The reason behind the desertion of the Belgian government

According to our mobility ministers, the cabotage rules set out in the mobility package would harm the interests of Belgian employers. This is a complex story that merits a word of explanation. What is cabotage?

Cabotage happens when a lorry that has just completed an international haulage job is allowed to carry out a specific number of other jobs in the country where it unloaded its cargo prior to returning home. Here’s an example: a Belgian haulage driver takes a shipment from Ghent to Paris. Once it has been unloaded, the truck can then carry out three haulage jobs in France within seven days of the initial unloading. The lorry then has to return to Ghent. The mobility package provides for a waiting period of four days before the truck can carry out the same type of assignment in France.

Quite rightly, too: the rules of cabotage are often hijacked to enable foreign truckers to drive permanently in Belgium and elsewhere in Western Europe in contravention of dumping tariffs. The waiting period of four days is a way of combating these abuses of the rules. Also, having completed their cabotage jobs in France, Belgian lorries can then take on an international haulage assignment to Germany, without adhering to the waiting period requirements, to again carry out more cabotage jobs. In reality, this presents no problem for honest Belgian companies, but it does for those transport companies that have created letterbox companies in Eastern Europe. These businesses will have many more problems to keep operating – which is precisely the intended aim!

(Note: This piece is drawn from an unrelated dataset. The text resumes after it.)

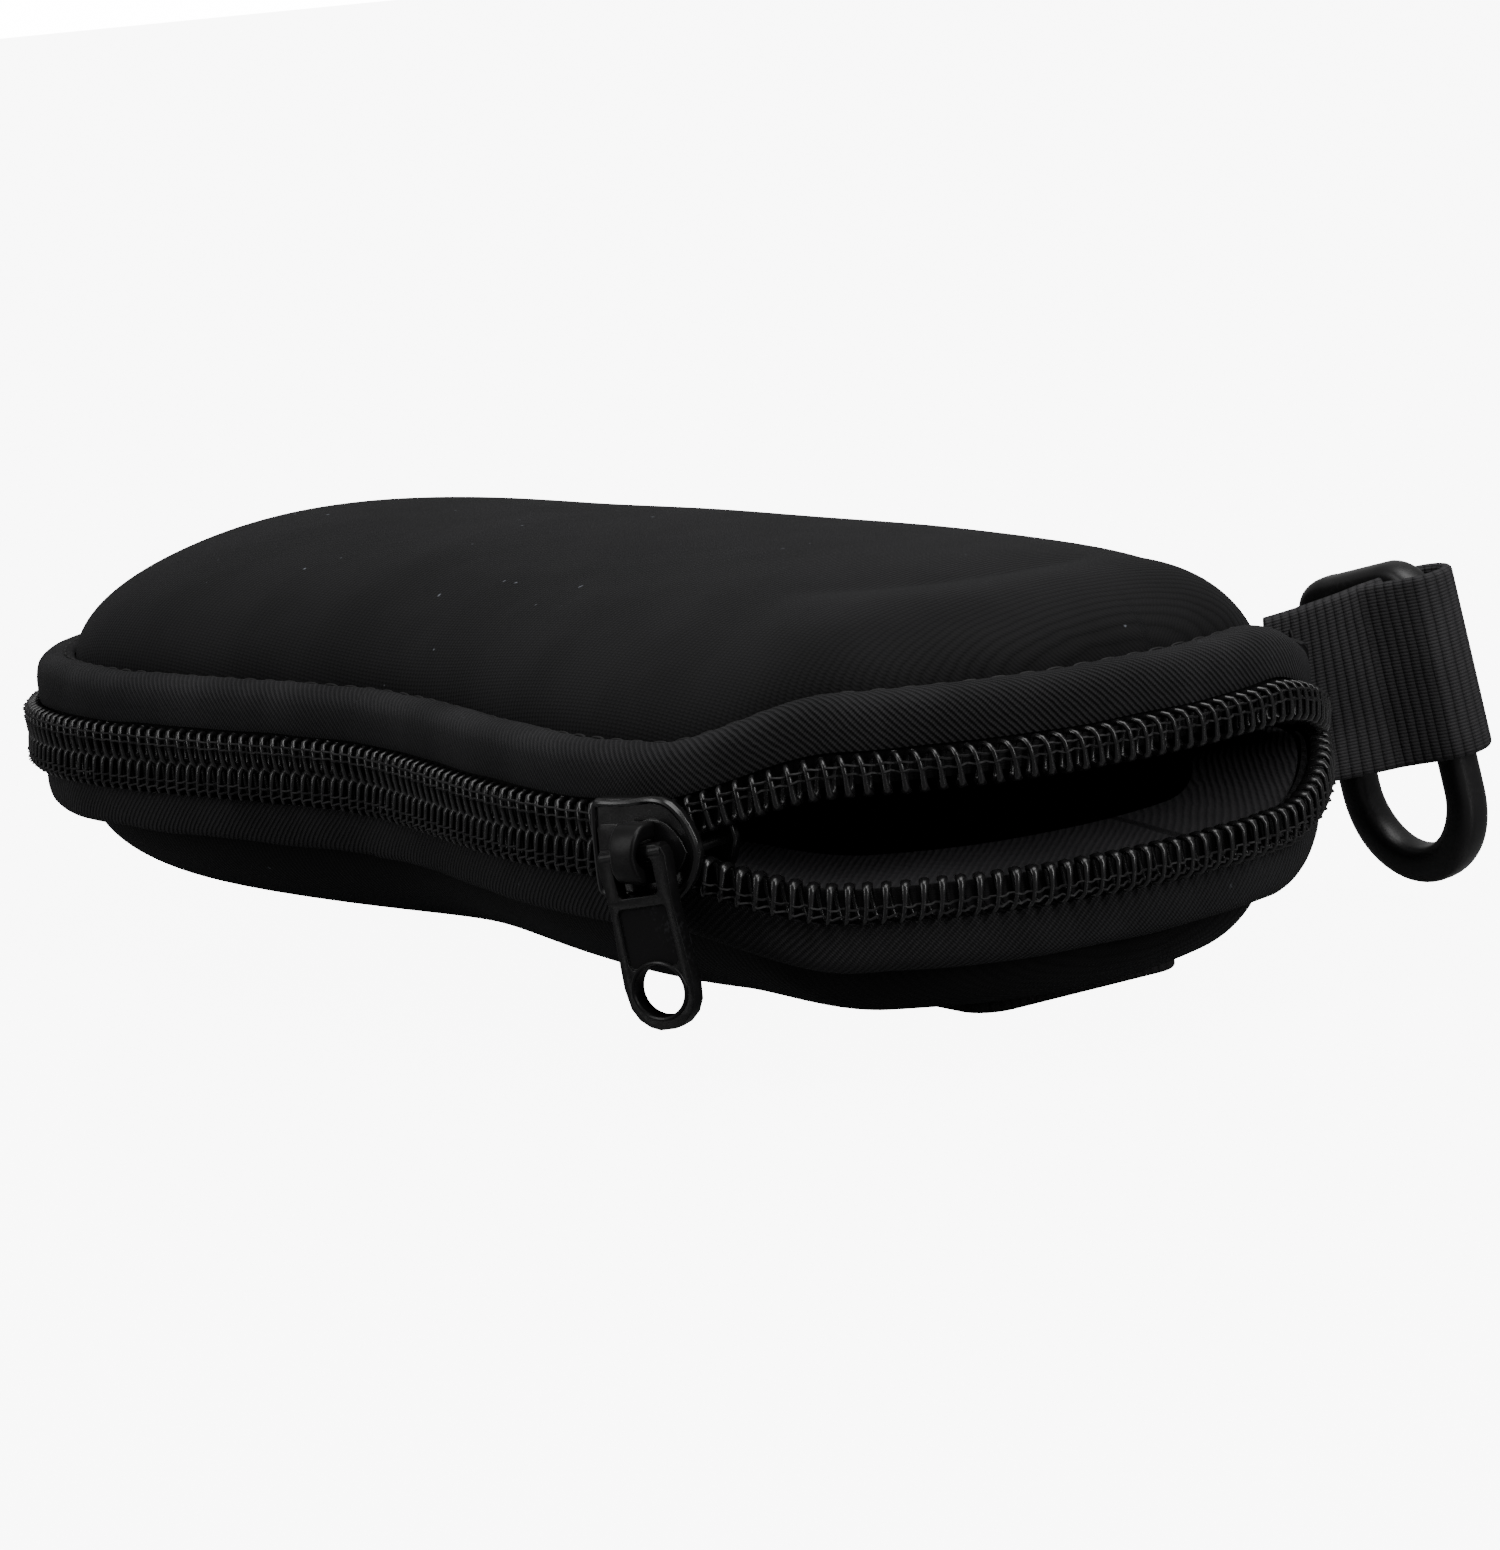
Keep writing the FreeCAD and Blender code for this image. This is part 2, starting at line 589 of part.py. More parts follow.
def build_clip_gate_pin():
    """Pin through the fork and the gate's eye."""
    return placed(Part.makeCylinder(0.6, 3.3, V(CLIP_SPAN, -1.65, PIVOT_Z), V(0, 1, 0)), clip_placement())


def build_clip_gate_spring():
    """Leaf spring on the ring's inner side, pressing the gate outward."""
    leaf = Part.makeBox(0.5, 1.2, 5.0, V(CLIP_SPAN - 2.45, -0.6, PIVOT_Z - 4.4))
    return placed(leaf, clip_placement())


# ---- write --------------------------------------------------------------------------------
def main():
    """Build and write every sub-part."""
    os.makedirs("parts", exist_ok=True)
    for side, name in ((1, "upper"), (-1, "lower")):
        save(name + "_cover", build_cover(side))
        save(name + "_shell_core", build_core(side))
        save(name + "_lining", build_lining(side))
        save(name + "_binding", build_binding(side))
        save(name + "_binding_stitching", build_binding_stitching(side))
        save(name + "_zip_tape", build_tape(side))
        save(name + "_zip_coil", build_coil(side))
    save("spine_gusset", build_spine())
    save("spine_stitching", build_spine_stitching())
    save("belt_loop", build_belt_loop())
    save("belt_loop_stitching", build_belt_loop_stitching())
    save("slider_body", build_slider_body())
    save("slider_crown", build_slider_crown())
    save("pull_tab", build_pull_tab())
    save("strap_anchor", build_strap_anchor())
    save("strap_loop", build_strap_loop())
    save("strap_stitching", build_strap_stitching())
    save("clip_frame", build_clip_frame())
    save("clip_gate", build_clip_gate())
    save("clip_gate_pin", build_clip_gate_pin())
    save("clip_gate_spring", build_clip_gate_spring())


main()
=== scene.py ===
"""Semi-hard eyeglasses case: jersey-covered shells, twill bindings, coil zip, strap and clip.

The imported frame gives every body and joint.  This script builds the cloth, the zip's coils, the
slider, the strap and the clip round it, in metres, and sets a plain studio.
"""
import logging
import math
from collections.abc import Callable
from dataclasses import dataclass, field
from enum import Enum
from functools import cache

import bpy
import numpy as np
from mathutils import Matrix, Vector


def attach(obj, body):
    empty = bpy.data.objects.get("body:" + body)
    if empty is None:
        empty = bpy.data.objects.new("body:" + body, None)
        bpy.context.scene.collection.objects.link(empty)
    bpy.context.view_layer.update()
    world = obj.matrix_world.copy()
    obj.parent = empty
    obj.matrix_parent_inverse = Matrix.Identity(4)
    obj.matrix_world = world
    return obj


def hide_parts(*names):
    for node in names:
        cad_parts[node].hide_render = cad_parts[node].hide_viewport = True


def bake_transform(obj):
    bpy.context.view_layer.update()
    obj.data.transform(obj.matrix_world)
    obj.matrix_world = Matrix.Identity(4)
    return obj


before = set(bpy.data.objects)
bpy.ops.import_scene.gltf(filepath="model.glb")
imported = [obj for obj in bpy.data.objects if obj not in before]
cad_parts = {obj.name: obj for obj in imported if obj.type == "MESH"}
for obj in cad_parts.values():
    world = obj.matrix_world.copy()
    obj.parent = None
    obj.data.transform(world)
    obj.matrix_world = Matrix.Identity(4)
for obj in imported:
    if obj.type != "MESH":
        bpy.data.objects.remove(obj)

LOG = logging.getLogger("eyeglasses_case")
MM = 0.001
MERGE_WITHIN = 0.002 * MM
LIP_FROM = 0.55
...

Yet the employers are crying blue murder. The employer federations, UPTR, TLV and Febetra are behaving like children who have had their dummy taken away. They have taken their gripes to the regional governments, which have simply caved in to their pressure.

The Flemish Mobility Minister, Lydia Peeters, has jumped on the bandwagon and the Federal Government has followed her without really knowing what it is all about. Minister Gilkinet has purely and simply omitted to consult with the rest of the Federal Government and has decided all by himself to call into question the ‘cabotage’ segment of the mobility package.

In doing so, he has taken on a crushing responsibility. Belgium is not only breaking ranks with the countries fighting social dumping, but it is also actively defending those Member States which, by lodging these proceedings with the European Court of Justice, have but one goal in mind: to continue their practices of social dumping. Shame on you, Gilkinet!

Second session for a ‘busted’ Gilkinet!

We still have the hope that the Federal Government will come to its senses and rectify this mistake. Belgium would do well to stop the proceedings, turn away from the Maltese error and rejoin Sweden and Denmark in their defence of the mobility package.
It is also high time we finally started cracking down on social dumping practices. The transport directorate of the Control Inspectorate for social law currently has seven inspectors for the whole of Flanders! That’s right: seven inspectors. Which is ridiculous.

Elsewhere, the other inspection services and police are scandalously underequipped. As a result, it is absolutely impossible for the federal police to organise any form of systematic checks on the prohibition stopping drivers from taking their weekly break aboard their trucks impossible. The police simply do not have the staff.

Yet every inspector responsible for conducting checks on social dumping earns ten times as much. Fraud is organised on such a large scale that it should be easy to catch the ‘baddies’. But there is a lack of political will, apparently.

The Socialists in the Federal Government should perhaps be tweaking the ears of the Green minister – or maybe even take the initiative themselves in those departments that come under the responsibilities.

This means that our claim for the immediate doubling of the number of inspectors is far from unreasonable. If the risk of getting caught is minimal, the fraudsters have free rein to continue their shady practices. If the Belgian government really wants to show clearly that it takes social dumping seriously, doubling the number of inspectors would already be a good start. As would be calling a halt to the proceedings against the mobility package.